» Request: Return only the lines running from the line with "outer_shell()" down to the line with "import random", both included, exactly as they appear.

» Material:
------------------------------------------------------------
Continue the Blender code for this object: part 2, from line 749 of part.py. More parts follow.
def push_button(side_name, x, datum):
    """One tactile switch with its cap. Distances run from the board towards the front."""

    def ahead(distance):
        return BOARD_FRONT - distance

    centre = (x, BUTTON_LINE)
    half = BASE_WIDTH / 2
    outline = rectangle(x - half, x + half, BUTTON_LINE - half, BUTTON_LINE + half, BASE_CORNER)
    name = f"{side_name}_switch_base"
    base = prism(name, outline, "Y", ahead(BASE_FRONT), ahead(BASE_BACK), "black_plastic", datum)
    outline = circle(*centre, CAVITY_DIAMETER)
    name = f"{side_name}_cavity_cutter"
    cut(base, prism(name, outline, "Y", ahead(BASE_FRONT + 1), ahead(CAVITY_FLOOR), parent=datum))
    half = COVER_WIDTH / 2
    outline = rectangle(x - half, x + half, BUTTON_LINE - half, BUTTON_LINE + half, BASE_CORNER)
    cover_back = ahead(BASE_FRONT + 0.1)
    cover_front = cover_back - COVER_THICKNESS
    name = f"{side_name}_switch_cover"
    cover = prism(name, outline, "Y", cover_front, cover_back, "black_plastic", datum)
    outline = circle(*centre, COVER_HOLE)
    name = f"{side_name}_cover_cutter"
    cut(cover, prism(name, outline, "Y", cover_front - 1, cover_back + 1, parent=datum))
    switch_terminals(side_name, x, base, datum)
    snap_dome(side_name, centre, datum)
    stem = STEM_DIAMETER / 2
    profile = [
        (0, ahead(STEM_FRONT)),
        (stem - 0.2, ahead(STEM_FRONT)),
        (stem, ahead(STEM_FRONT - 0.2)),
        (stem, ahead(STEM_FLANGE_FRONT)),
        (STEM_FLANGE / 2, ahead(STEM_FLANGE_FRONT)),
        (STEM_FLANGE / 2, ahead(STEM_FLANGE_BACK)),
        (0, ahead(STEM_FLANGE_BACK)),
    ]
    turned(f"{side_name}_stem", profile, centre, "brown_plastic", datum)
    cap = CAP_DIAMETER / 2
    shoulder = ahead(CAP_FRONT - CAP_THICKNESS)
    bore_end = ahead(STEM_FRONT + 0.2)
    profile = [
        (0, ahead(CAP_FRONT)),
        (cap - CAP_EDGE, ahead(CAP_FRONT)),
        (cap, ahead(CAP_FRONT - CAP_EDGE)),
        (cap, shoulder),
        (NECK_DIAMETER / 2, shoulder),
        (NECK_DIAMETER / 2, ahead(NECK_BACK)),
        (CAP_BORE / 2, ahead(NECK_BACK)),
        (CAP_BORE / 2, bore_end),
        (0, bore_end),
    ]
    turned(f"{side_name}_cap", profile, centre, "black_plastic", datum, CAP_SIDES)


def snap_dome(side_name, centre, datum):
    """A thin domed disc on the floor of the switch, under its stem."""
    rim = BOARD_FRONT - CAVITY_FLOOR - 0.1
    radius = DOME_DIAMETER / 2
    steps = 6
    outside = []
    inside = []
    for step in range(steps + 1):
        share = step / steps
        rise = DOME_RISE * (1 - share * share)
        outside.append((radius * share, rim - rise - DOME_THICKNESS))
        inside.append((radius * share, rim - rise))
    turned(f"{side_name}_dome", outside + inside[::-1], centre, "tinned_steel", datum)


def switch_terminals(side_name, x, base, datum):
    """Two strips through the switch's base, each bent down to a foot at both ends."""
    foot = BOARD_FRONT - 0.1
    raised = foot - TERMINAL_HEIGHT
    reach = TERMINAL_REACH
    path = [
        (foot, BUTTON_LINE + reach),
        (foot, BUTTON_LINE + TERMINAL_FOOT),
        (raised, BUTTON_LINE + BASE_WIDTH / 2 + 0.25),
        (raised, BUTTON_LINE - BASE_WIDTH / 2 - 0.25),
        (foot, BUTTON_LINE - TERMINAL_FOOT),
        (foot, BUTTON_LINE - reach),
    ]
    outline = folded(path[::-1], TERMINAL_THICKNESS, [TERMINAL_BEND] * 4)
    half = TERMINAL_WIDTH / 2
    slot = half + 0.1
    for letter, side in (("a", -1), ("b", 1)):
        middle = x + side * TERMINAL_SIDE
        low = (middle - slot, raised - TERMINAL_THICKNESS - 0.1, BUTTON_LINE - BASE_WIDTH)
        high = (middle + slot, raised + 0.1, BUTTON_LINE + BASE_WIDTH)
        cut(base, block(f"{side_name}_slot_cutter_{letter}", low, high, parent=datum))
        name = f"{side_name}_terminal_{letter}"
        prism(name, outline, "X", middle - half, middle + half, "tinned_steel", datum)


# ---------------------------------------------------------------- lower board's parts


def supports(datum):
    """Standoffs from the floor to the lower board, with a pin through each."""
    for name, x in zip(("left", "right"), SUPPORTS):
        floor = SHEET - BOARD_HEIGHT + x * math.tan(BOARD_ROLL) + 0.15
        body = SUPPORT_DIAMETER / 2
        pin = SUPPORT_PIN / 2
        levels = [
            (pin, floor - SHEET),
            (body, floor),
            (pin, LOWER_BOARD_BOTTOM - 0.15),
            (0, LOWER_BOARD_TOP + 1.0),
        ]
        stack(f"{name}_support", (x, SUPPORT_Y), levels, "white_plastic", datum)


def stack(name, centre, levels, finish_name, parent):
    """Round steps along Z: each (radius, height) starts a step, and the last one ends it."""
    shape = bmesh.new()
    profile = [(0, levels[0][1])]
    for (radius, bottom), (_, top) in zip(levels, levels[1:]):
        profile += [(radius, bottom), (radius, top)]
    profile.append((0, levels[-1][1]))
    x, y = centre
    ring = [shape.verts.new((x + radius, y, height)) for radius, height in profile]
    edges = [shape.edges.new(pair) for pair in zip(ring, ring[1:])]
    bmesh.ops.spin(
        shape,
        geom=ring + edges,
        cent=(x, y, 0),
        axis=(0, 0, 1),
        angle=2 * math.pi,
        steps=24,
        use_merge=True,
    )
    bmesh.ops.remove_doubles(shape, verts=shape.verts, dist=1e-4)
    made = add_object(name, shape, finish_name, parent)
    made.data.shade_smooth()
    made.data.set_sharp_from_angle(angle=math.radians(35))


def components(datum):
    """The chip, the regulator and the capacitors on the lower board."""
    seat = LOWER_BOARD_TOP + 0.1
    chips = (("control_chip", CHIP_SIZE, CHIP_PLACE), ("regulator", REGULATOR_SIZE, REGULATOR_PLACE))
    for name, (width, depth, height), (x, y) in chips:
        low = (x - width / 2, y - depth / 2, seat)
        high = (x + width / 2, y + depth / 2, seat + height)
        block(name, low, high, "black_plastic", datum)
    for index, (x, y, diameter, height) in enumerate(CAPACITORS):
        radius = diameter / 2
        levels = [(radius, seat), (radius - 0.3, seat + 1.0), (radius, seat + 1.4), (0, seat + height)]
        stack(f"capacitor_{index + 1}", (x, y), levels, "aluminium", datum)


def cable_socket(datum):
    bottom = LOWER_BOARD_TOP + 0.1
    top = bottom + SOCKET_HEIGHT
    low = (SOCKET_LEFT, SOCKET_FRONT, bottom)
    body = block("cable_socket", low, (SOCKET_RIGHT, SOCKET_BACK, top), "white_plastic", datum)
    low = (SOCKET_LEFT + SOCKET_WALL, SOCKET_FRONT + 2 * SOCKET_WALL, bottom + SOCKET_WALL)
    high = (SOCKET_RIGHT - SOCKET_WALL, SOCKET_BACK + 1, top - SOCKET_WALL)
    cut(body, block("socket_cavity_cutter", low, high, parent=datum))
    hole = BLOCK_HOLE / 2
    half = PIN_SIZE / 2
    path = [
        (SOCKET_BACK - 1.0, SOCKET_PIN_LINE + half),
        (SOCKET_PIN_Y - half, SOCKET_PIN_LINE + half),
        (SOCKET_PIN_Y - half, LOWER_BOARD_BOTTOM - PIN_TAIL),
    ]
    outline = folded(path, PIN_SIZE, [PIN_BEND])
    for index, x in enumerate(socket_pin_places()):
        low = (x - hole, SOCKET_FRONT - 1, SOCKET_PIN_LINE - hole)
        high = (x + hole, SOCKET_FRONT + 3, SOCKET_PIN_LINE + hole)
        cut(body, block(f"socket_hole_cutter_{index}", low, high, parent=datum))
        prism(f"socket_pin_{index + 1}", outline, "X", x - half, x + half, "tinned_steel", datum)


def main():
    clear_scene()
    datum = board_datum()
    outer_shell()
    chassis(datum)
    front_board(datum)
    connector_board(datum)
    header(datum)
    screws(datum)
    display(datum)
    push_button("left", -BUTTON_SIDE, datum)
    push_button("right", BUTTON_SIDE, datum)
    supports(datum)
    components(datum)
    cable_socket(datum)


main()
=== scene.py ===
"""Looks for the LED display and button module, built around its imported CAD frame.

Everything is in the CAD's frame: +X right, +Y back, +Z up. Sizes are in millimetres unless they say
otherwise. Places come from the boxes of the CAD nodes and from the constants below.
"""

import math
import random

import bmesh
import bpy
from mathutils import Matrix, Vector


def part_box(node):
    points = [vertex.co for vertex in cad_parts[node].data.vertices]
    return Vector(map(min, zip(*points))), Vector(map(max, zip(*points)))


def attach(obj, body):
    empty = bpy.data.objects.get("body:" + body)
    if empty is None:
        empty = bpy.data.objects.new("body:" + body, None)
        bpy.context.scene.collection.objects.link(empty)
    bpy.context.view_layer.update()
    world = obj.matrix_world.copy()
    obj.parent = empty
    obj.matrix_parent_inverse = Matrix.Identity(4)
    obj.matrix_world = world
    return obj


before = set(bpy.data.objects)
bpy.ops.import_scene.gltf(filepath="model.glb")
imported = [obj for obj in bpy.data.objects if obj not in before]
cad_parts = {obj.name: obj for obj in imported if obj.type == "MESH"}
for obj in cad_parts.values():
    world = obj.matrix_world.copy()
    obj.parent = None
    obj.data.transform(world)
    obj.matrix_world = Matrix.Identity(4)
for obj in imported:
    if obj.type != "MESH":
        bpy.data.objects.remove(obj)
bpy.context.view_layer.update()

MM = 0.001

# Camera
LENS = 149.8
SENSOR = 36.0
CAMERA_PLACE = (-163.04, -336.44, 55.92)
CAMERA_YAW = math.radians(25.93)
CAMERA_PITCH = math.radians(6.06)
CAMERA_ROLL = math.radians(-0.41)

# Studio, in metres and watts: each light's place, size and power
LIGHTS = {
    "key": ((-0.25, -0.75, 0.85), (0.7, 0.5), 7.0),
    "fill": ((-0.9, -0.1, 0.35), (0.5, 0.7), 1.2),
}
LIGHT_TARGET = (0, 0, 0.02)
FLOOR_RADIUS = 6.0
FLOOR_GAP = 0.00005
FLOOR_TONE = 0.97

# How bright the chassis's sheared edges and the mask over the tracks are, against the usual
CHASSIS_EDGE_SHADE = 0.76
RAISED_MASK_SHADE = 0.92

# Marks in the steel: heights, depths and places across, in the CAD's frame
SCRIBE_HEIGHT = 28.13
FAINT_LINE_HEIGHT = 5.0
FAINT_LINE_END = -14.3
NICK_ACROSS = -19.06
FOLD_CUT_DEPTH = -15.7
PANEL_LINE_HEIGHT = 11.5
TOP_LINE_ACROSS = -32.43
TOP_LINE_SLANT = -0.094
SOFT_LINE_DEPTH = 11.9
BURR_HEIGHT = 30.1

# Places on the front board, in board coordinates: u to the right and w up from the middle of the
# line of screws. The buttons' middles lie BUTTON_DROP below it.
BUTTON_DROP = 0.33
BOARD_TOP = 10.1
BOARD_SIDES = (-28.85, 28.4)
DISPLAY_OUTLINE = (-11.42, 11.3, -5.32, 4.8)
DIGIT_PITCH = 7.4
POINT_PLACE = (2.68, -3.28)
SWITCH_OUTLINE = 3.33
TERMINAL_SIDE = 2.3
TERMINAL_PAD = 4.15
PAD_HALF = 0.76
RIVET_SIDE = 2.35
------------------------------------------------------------
» Solution below:
    outer_shell()
    chassis(datum)
    front_board(datum)
    connector_board(datum)
    header(datum)
    screws(datum)
    display(datum)
    push_button("left", -BUTTON_SIDE, datum)
    push_button("right", BUTTON_SIDE, datum)
    supports(datum)
    components(datum)
    cable_socket(datum)


main()
=== scene.py ===
"""Looks for the LED display and button module, built around its imported CAD frame.

Everything is in the CAD's frame: +X right, +Y back, +Z up. Sizes are in millimetres unless they say
otherwise. Places come from the boxes of the CAD nodes and from the constants below.
"""

import math
import random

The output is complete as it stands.